>> Begin Dataset extract

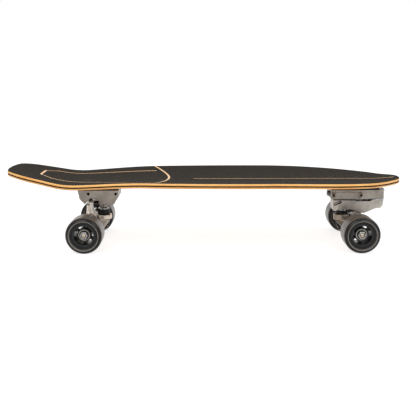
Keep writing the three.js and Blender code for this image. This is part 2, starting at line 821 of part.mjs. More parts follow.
// Wheel core: bearing hub, rim under the tyre, and a web with a ring of windows
function wheelCore(y) {
  const rimInner = coreRadius - coreRimWall;
  const hubInner = bearingRadius + gap;
  const hubOuter = hubInner + hubWall;
  const hubHalf = bearingSpacing / 2 + bearingWidth + hubOverlap;
  const rimHalf = wheelWidth / 2 - faceRecess - gap;
  const webHalf = webThickness / 2;
  const core = turnedAcross([
    [hubInner, -hubHalf], [hubOuter, -hubHalf], [hubOuter, -webHalf], [rimInner, -webHalf],
    [rimInner, -rimHalf], [coreRadius, -rimHalf], [coreRadius, rimHalf], [rimInner, rimHalf],
    [rimInner, webHalf], [hubOuter, webHalf], [hubOuter, hubHalf], [hubInner, hubHalf], [hubInner, -hubHalf],
  ], coreSides, y);
  const step = Math.PI * 2 / windowCount;
  const spread = step * windowAngleShare / 2;
  let windows = null;
  for (let i = 0; i < windowCount; i += 1) {
    const window = new THREE.Shape();
    window.absarc(0, 0, rimInner - gap, i * step - spread, i * step + spread, false);
    window.absarc(0, 0, hubOuter + gap, i * step + spread, i * step - spread, true);
    const cut = acrossBoard(window, webThickness + overrun, y, windowSteps);
    windows = windows ? windows.add(cut) : cut;
  }
  return core.subtract(windows);
}

// Two ball bearings with the spacer between them and a speed ring outside each
function bearingSet(y) {
  const bore = axleRadius + gap;
  const inner = bearingSpacing / 2;
  const outer = inner + bearingWidth;
  const end = outer + speedRingWidth;
  return turnedAcross([
    [bore, -end], [spacerRadius, -end], [spacerRadius, -outer], [bearingRadius, -outer],
    [bearingRadius, -inner], [spacerRadius, -inner], [spacerRadius, inner], [bearingRadius, inner],
    [bearingRadius, outer], [spacerRadius, outer], [spacerRadius, end], [bore, end], [bore, -end],
  ], bearingSides, y);
}

function wheelParts(end) {
  return sides(end).flatMap(([side, sign]) => {
    const y = sign * trackHalf;
    return [
      part(`${end}_${side}_tyre`, tyre(y), urethane),
      part(`${end}_${side}_wheel_core`, wheelCore(y), coreBlack),
      part(`${end}_${side}_bearings`, bearingSet(y), steel),
    ];
  });
}

// Bolt holes of one truck in its own frame
function localHoles(holes, axleX, turn) {
  const mesh = holes.getMesh();
  const geometry = new THREE.BufferGeometry();
  geometry.setAttribute('position', new THREE.BufferAttribute(mesh.vertProperties, 3));
  geometry.setIndex(new THREE.BufferAttribute(mesh.triVerts, 1));
  geometry.translate(-axleX, 0, -wheelRadius);
  geometry.rotateZ(turn);
  return solid(geometry);
}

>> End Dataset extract

> _Exercise details_
Each line of the material must be restated exactly.

> _Expected answer_
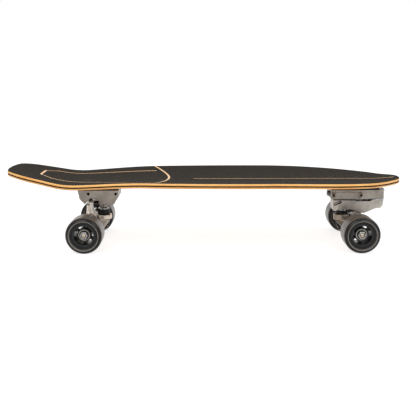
Keep writing the three.js and Blender code for this image. This is part 2, starting at line 821 of part.mjs. More parts follow.
// Wheel core: bearing hub, rim under the tyre, and a web with a ring of windows
function wheelCore(y) {
  const rimInner = coreRadius - coreRimWall;
  const hubInner = bearingRadius + gap;
  const hubOuter = hubInner + hubWall;
  const hubHalf = bearingSpacing / 2 + bearingWidth + hubOverlap;
  const rimHalf = wheelWidth / 2 - faceRecess - gap;
  const webHalf = webThickness / 2;
  const core = turnedAcross([
    [hubInner, -hubHalf], [hubOuter, -hubHalf], [hubOuter, -webHalf], [rimInner, -webHalf],
    [rimInner, -rimHalf], [coreRadius, -rimHalf], [coreRadius, rimHalf], [rimInner, rimHalf],
    [rimInner, webHalf], [hubOuter, webHalf], [hubOuter, hubHalf], [hubInner, hubHalf], [hubInner, -hubHalf],
  ], coreSides, y);
  const step = Math.PI * 2 / windowCount;
  const spread = step * windowAngleShare / 2;
  let windows = null;
  for (let i = 0; i < windowCount; i += 1) {
    const window = new THREE.Shape();
    window.absarc(0, 0, rimInner - gap, i * step - spread, i * step + spread, false);
    window.absarc(0, 0, hubOuter + gap, i * step + spread, i * step - spread, true);
    const cut = acrossBoard(window, webThickness + overrun, y, windowSteps);
    windows = windows ? windows.add(cut) : cut;
  }
  return core.subtract(windows);
}

// Two ball bearings with the spacer between them and a speed ring outside each
function bearingSet(y) {
  const bore = axleRadius + gap;
  const inner = bearingSpacing / 2;
  const outer = inner + bearingWidth;
  const end = outer + speedRingWidth;
  return turnedAcross([
    [bore, -end], [spacerRadius, -end], [spacerRadius, -outer], [bearingRadius, -outer],
    [bearingRadius, -inner], [spacerRadius, -inner], [spacerRadius, inner], [bearingRadius, inner],
    [bearingRadius, outer], [spacerRadius, outer], [spacerRadius, end], [bore, end], [bore, -end],
  ], bearingSides, y);
}

function wheelParts(end) {
  return sides(end).flatMap(([side, sign]) => {
    const y = sign * trackHalf;
    return [
      part(`${end}_${side}_tyre`, tyre(y), urethane),
      part(`${end}_${side}_wheel_core`, wheelCore(y), coreBlack),
      part(`${end}_${side}_bearings`, bearingSet(y), steel),
    ];
  });
}

// Bolt holes of one truck in its own frame
function localHoles(holes, axleX, turn) {
  const mesh = holes.getMesh();
  const geometry = new THREE.BufferGeometry();
  geometry.setAttribute('position', new THREE.BufferAttribute(mesh.vertProperties, 3));
  geometry.setIndex(new THREE.BufferAttribute(mesh.triVerts, 1));
  geometry.translate(-axleX, 0, -wheelRadius);
  geometry.rotateZ(turn);
  return solid(geometry);
}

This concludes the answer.